Sen. Jim Risch (R-Idaho), outgoing chair of the Senate Foreign Relations Committee, took to Twitter to say that the ruling Chinese Communist Party (CCP) was “testing the Biden Admin’s resolve to continue a tougher, competitive approach towards China.”

“Together, Republicans & Democrats must show Beijing we will not be deterred from defending U.S. interests,” he said.

Rep. Michael McCaul (R-Texas), the leading Republican on the House Foreign Affairs Committee, said via Twitter that the sanctions were “a brazen & baseless attempt to silence & intimidate officials that hold the #CCP accountable for genocide & its takeover of Hong Kong.”

“The Biden admin must immediately make it clear that coercion will not be tolerated,” he added.

On Jan. 19, Pompeo declared that the CCP’s persecution against Uyghurs and other majority-Muslim ethnic minorities constitutes genocide and are “crimes against humanity.”
Uyghur woman Mihrigul Tursun gives evidence to the China Tribunal on April 7, 2019. (China Tribunal/endtransplantabuse.org)
Uyghur woman Mihrigul Tursun gives evidence to the China Tribunal on April 7, 2019. (China Tribunal/endtransplantabuse.org)
Last year, the Trump administration took a number of actions to address the CCP’s human rights abuses, including sanctioning six Chinese officials and a Chinese entity over their actions in Xinjiang, and one Chinese official for his involvement in the persecution against the spiritual group Falun Gong.

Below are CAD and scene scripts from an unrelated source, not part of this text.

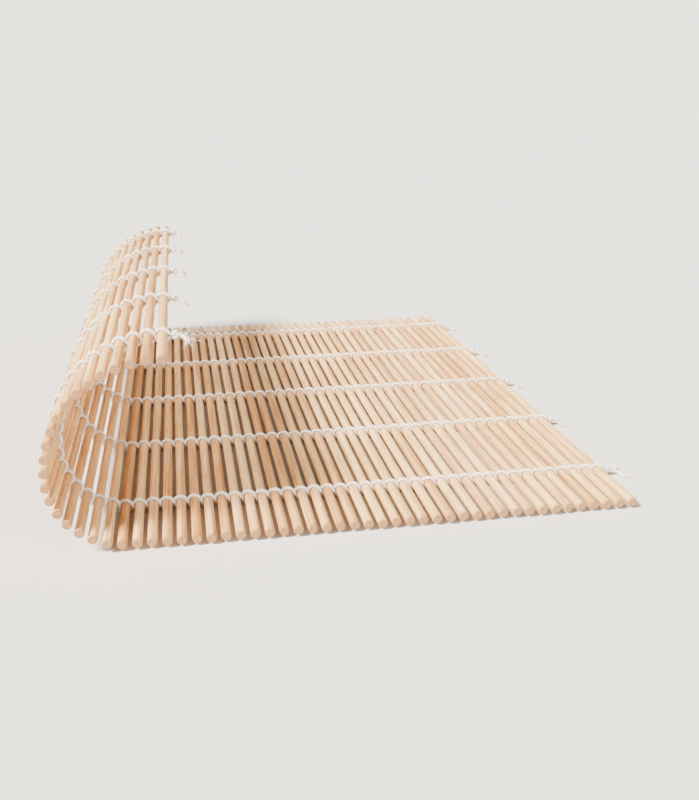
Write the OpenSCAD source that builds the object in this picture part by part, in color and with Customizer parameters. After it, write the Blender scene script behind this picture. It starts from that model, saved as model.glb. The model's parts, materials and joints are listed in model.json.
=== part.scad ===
// Bamboo rolling mat: round slats woven side by side with rows of cotton string.
// X runs across the slats, Y along them and Z up. The mat lies on its flat far half,
// and its near edge on the left curls up and over, as round a roll of rice.
// Two slats and their stitches move as one pair, and each pair turns on the next
// about the line where the strings cross between them.

/* [Slats] */
// Length of each slat
slat_len = 240; // [180:1:300]
// Thickness of each round slat
slat_d = 2.9; // [2.6:0.05:3.2]
// Space between one slat and the next
slat_gap = 1.26; // [1.15:0.01:1.6]
// Bevel round the cut ends of a slat
end_bevel = 0.25; // [0.1:0.05:0.6]

/* [Strings] */
// Rows of string along the slats
string_rows = 5; // [3:1:5]
// Distance from one row of string to the next
row_pitch = 49; // [20:0.5:50]
// Length of slat in front of the first row
front_overhang = 26; // [10:0.5:40]
// Thickness of a strand
string_d = 0.9; // [0.6:0.05:1]
// Play between a strand and the slats it passes
string_play = 0.05; // [0.03:0.01:0.07]
// Play between the two strands of a row
strand_gap = 0.1; // [0.05:0.01:0.3]
// How much thinner a strand is pulled where it runs straight from slat to slat
string_neck = 0.04; // [0.02:0.01:0.1]
// Depth to which the mat's weight flattens the strings it lies on
flat_cut = 0.15; // [0.05:0.05:0.3]

/* [Knots at the two edges] */
// Distance from a knot's middle to the middle of the string looped round it
knot_loop_r = 0.75; // [0.6:0.05:1]
// Length of each loose end past its knot
tail_len = 7; // [4:0.5:12]
// Radius in which a loose end bends away
tail_r = 8; // [6:0.5:14]
// Angle at which the two loose ends leave a knot
tail_spread = 14; // [8:1:25]

/* [Curl] */
// Radius of the lip, measured to the middle of its slats
lip_r = 32.5; // [28:0.5:45]
// Joints that bend to the radius of the lip
lip_joints = 6; // [3:1:8]
// Radius of the bend that rises from the table
bend_r = 21; // [18:0.5:30]
// Joints that bend to the radius of the rise
bend_joints = 4; // [2:1:6]
// Largest turn of one pair on the next
turn_max = 40; // [30:1:44]

/* [Hidden] */
// Slats go in pairs, numbered from the curled edge.
pairs = 29;
$fn = 48;
tag = function (k) str(k < 10 ? "0" : "", k);
slat_names = [for (k = [1:pairs]) str("slat_pair_", tag(k))];
tie_names = [for (k = [1:pairs]) str("string_ties_", tag(k))];

// The path of a strand: it wraps each slat at wrap_r, down to wrap_a above or below
// the slat's middle, and runs straight from there through the middle of the gap.
pitch = slat_d + slat_gap;
wrap_r = slat_d / 2 + string_play + string_d / 2;
wrap_a = acos(2 * wrap_r / pitch);
straight_len = pitch / 2 * sin(wrap_a);
// The straight stretch starts this deep inside the end of the wrap.
tuck = 0.1;
neck_d = string_d - string_neck;
reach = wrap_r + string_d / 2;
// A strand ends this far from the line on which two pairs turn.
end_gap = string_d / 2 * tan(turn_max / 2) + string_play / 2;
strand_y = (string_d + strand_gap) / 2;
row_half = strand_y + string_d / 2;
// Short slats carry fewer rows: each row lies whole on them.
row_ys = [for (k = [0:string_rows - 1])
  let (from_front = front_overhang + k * row_pitch)
  if (from_front + row_half <= slat_len - end_bevel) from_front - slat_len / 2];

// Joint k lies between pairs k and k + 1. The pairs past the curl lie flat.
turn_on = function (r) 2 * atan(pitch / sqrt(r * r - pitch * pitch / 4));
turns = [for (k = [1:pairs - 1])
  k <= lip_joints ? turn_on(lip_r) : k <= lip_joints + bend_joints ? turn_on(bend_r) : 0];
sum_from = function (list, k) k >= len(list) ? 0 : list[k] + sum_from(list, k + 1);
leans = [for (k = [1:pairs]) sum_from(turns, k - 1)];
// Middles of the pairs, counted back from the last one
steps = [for (k = [1:pairs]) pitch * [-cos(leans[k - 1]), sin(leans[k - 1])]];
middle_from = function (k) k >= pairs ? [0, 0] : middle_from(k + 1) + steps[k] + steps[k - 1];
middles = [for (k = [1:pairs]) middle_from(k)];

// Where a strand's end comes nearest to the knot beside it
end_edge = pitch - end_gap * sin(wrap_a) + string_d / 2 * cos(wrap_a);
knot_r = knot_loop_r + string_d / 2;
knot_x = end_edge + string_play + knot_r;
tail_turn = tail_len / tail_r * 180 / PI;
tail_reach = knot_x + tail_r * (sin(tail_spread + tail_turn) - sin(tail_spread))
  + string_d / 2 * sin(tail_spread + tail_turn);

// The origin is on the table, under the middle of the mat's outline.
slat_xs = [for (k = [0:pairs - 1], side = [-1, 1]) middles[k][0] + side * pitch / 2 * cos(leans[k])];
left_x = min(slat_xs) - reach;
origin_x = (left_x + tail_reach) / 2;
slat_z = reach - flat_cut;

module slat() {
  half = slat_len / 2;
  flat_r = slat_d / 2 - end_bevel;
  side_len = half - end_bevel;
  rotate([90, 0, 0])
    rotate_extrude()
      polygon([[0, -half], [flat_r, -half], [slat_d / 2, -side_len],
        [slat_d / 2, side_len], [flat_r, half], [0, half]]);
}

module slat_pair() {
  color("burlywood")
    for (side = [-1, 1])
      translate([side * pitch / 2, 0, 0])
        slat();
}

// Part of a strand round one slat: over the left one for side 1, under the right one for -1
module wrap(side) {
  translate([-side * pitch / 2, 0, 0])
    rotate([0, 0, side * wrap_a])
      mirror([0, side < 0 ? 1 : 0, 0])
        rotate_extrude(angle = 180 - 2 * wrap_a)
          translate([wrap_r, 0])
            circle(d = string_d);
}

// Straight stretch of strand through the crossing at x, from one distance along it to another
module straight(x, lean, from, to) {
  translate([x, 0, 0])
    rotate([0, 0, lean])
      translate([from, 0, 0])
        rotate([0, 90, 0])
          cylinder(h = to - from, d = neck_d);
}

// One strand, drawn in the plane of its path: over the left slat and under the right one
module strand() {
  deep = straight_len + tuck;
  wrap(1);
  wrap(-1);
  straight(0, wrap_a - 90, -deep, deep);
  straight(pitch, 90 - wrap_a, -deep, -end_gap);
  straight(-pitch, 90 - wrap_a, end_gap, deep);
}

// The two strands of each row pass a pair of slats on opposite sides.
module stitches() {
  for (y = row_ys, side = [-1, 1])
    translate([0, y + side * strand_y, 0])
      rotate([90, 0, 0])
        mirror([0, side > 0 ? 1 : 0, 0])
          strand();
}

module string_ties(lies_flat) {
  color("ivory")
    if (lies_flat)
      intersection() {
        stitches();
        translate([-2 * pitch, -slat_len / 2, -slat_z])
          cube([4 * pitch, slat_len, slat_z + 2 * reach]);
      }
    else
      stitches();
}

module tail(side) {
  mirror([0, side < 0 ? 1 : 0, 0])
    rotate([0, 0, tail_spread])
      translate([0, tail_r, 0])
        rotate([0, 0, -90])
          rotate_extrude(angle = tail_turn)
            translate([tail_r, 0])
              circle(d = string_d);
}

// Both strands are knotted together past the edge slat, with two loose ends.
module knots() {
  color("ivory")
    for (y = row_ys)
      translate([knot_x, y, 0]) {
        sphere(r = knot_loop_r);
        rotate([0, 90, 0])
          rotate_extrude()
            translate([knot_loop_r, 0])
              circle(d = string_d);
        tail(1);
        tail(-1);
      }
}

// Moves a piece drawn round a pair's middle to where pair k lies.
module at_pair(k) {
  translate([middles[k - 1][0] - origin_x, 0, middles[k - 1][1] + slat_z])
    rotate([0, leans[k - 1], 0])
      children();
}

for (k = [1:pairs]) {
  at_pair(k) slat_pair();
  at_pair(k) string_ties(leans[k - 1] == 0);
}
at_pair(1) mirror([1, 0, 0]) knots();  // knots_curled_edge
at_pair(pairs) knots();  // knots_flat_edge
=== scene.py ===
import json
import math
import random

import bpy
import numpy as np
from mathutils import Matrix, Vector


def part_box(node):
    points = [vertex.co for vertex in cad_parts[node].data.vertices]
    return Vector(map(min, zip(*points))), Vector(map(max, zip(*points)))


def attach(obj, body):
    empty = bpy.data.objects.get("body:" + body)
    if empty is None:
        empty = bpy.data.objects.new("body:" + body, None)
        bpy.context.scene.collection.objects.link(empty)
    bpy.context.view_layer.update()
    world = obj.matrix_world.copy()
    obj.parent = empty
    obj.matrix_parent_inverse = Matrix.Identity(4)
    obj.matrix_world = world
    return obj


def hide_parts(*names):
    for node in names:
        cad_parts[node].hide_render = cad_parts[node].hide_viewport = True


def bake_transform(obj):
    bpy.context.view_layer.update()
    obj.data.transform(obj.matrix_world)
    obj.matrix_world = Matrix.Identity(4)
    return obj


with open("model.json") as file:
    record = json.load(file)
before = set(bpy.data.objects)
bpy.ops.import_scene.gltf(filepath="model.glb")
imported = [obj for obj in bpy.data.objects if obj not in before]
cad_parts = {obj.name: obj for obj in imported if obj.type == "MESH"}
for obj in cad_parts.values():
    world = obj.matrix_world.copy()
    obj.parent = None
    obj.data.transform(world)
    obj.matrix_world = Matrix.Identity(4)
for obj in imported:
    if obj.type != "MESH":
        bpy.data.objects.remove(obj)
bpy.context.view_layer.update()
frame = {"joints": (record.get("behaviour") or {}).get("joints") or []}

MM = 0.001

# Room: a wide pale table top under soft studio light. Its far end fades into a backdrop of the
# same shade. The camera stands low before the cut ends of the slats and looks along the curl.
CAMERA_AT = Vector((-50, -356, 124)) * MM
LOOK_AT = Vector((13, -16, 5)) * MM
CAMERA_LENS = 47.0
CAMERA_NEAR = 0.01
camera = bpy.data.objects.new("camera", bpy.data.cameras.new("camera"))
bpy.context.scene.collection.objects.link(camera)
camera.location = CAMERA_AT
camera.rotation_euler = (LOOK_AT - CAMERA_AT).to_track_quat("-Z", "Y").to_euler()
camera.data.sensor_fit = "HORIZONTAL"
camera.data.lens = CAMERA_LENS
camera.data.clip_start = CAMERA_NEAR
bpy.context.scene.camera = camera

TABLE_HALF = 30.0
TABLE_COLOUR = Vector((0.6, 0.575, 0.54))
TABLE_ROUGHNESS = 0.9
top = bpy.data.meshes.new("table_top")
corners = [(-1, -1), (1, -1), (1, 1), (-1, 1)]
top.from_pydata([(x * TABLE_HALF, y * TABLE_HALF, 0) for x, y in corners], [], [(0, 1, 2, 3)])
table_top = bpy.data.objects.new("table_top", top)
bpy.context.scene.collection.objects.link(table_top)
table_paint = bpy.data.materials.new("table_paint")
table_paint.use_nodes = True
table_shader = table_paint.node_tree.nodes["Principled BSDF"]
table_shader.inputs["Base Color"].default_value = (*TABLE_COLOUR, 1)
table_shader.inputs["Roughness"].default_value = TABLE_ROUGHNESS
table_shader.inputs["Specular IOR Level"].default_value = 0.0
top.materials.append(table_paint)

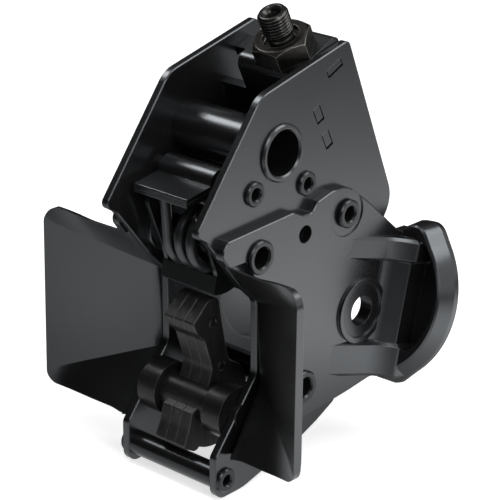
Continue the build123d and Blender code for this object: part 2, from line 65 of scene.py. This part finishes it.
def clear(tree):
    for made in list(tree.nodes):
        tree.nodes.remove(made)


def new_material(name):
    mat = bpy.data.materials.new(name)
    mat.use_nodes = True
    tree = mat.node_tree
    clear(tree)
    out = tree.nodes.new("ShaderNodeOutputMaterial")
    shader = tree.nodes.new("ShaderNodeBsdfPrincipled")
    link(tree, shader.outputs["BSDF"], out.inputs["Surface"])
    return mat, tree, shader


def link(tree, a, b):
    tree.links.new(a, b)


def node(tree, kind, **values):
    """New node; a value sets the node's property of that name, or else its input"""
    made = tree.nodes.new(kind)
    for key, value in values.items():
        if hasattr(made, key):
            setattr(made, key, value)
        else:
            made.inputs[key.replace("_", " ")].default_value = value
    return made


def feed(tree, value, socket):
    """Set a number or a colour on a socket, or link an output to it"""
    if isinstance(value, tuple):
        socket.default_value = (*value, 1.0)
    elif isinstance(value, (int, float)):
        socket.default_value = value
    else:
        link(tree, value, socket)


def coords(tree):
    return node(tree, "ShaderNodeTexCoord").outputs["Object"]


def noise(tree, where, scale, detail, rough=0.5):
    made = node(tree, "ShaderNodeTexNoise", Scale=scale, Detail=detail, Roughness=rough)
    link(tree, where, made.inputs["Vector"])
    return made.outputs["Fac"]


def ramp(tree, value, stops):
    """Colour ramp from (position, colour or grey level) stops"""
    made = node(tree, "ShaderNodeValToRGB")
    while len(made.color_ramp.elements) < len(stops):
        made.color_ramp.elements.new(0.5)
    for element, (at, colour) in zip(made.color_ramp.elements, stops):
        element.position = at
        element.color = (*colour, 1.0) if isinstance(colour, tuple) else (colour, colour, colour, 1.0)
    link(tree, value, made.inputs["Fac"])
    return made.outputs["Color"]


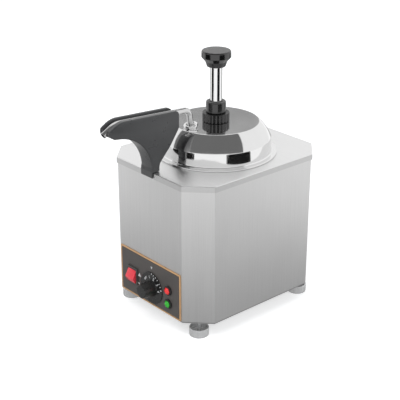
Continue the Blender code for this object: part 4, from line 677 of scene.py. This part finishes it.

The administration also introduced visa restrictions for Chinese officials believed to have engaged in human rights abuses.
Also last year, the administration sanctioned 25 Hong Kong and Chinese officials, among them Hong Kong leader Carrie Lam, for their involvement in implementing Beijing’s draconian national security law, which punishes vaguely-defined crimes such as subversion and secession with a maximum penalty of life imprisonment.
At least four pro-democracy activists in Hong Kong have since been charged for violating the new law, including Jimmy Lai, founder of the local newspaper Apple Daily, and former student activist Tony Chung.
Sen. Tom Cotton (R-Ark.), in an interview with Fox News, said the Chinese sanctions were not “geared so much against those [U.S.] officials, but a shot across the bow of Joe Biden’s national security team.”

Cotton called for a response from the Biden administration and Congress, saying that the United States could not allow Beijing to continue its campaign of intimidation.

Beijing stated that a total of 28 U.S. officials were sanctioned but has so far only named 10 of them, including former White House trade adviser Peter Navarro; former Secretary of Health and Human Services Alex Azar; and Keith Krach, former undersecretary of state for economic growth, energy, and the environment.

“These sanctions are a badge I wear with honor,” Krach told Fox in an interview.

“We should not bend the knee to the China bully. When you confront a bully, they back down. And they really, really back down if you have your friends by your side,” he added.

When asked about the names of the other 18 U.S. officials in a daily briefing on Jan. 21, China’s foreign ministry spokesperson Hua Chunying refused to share the information. Instead, she said: “Those who are guilty know it only too well.”

China’s state mouthpiece the Global Times in an article published on Thursday said the sanctions were “a warning to the [U.S.] officials who want to be the next Pompeo.”

Over the last four years, Pompeo has often been the target of criticism by China’s state-run media over his remarks and policies related to the CCP. For instance, Global Times called Pompeo a “doomsday clown” after his genocide designation.

Under Pompeo, the United States lead the launch of an initiative called the “Clean Network” aimed at ensuring that communications networks, cloud-based systems, and mobile apps are free from the CCP’s interference, such as by excluding Chinese tech giant Huawei from nations’ 5G networks.

Beijing slammed the initiative, calling it a “dirty network.”

On Jan. 15, Krach announced Eswatini as the latest country to join the initiative, which now includes 60 countries and regions.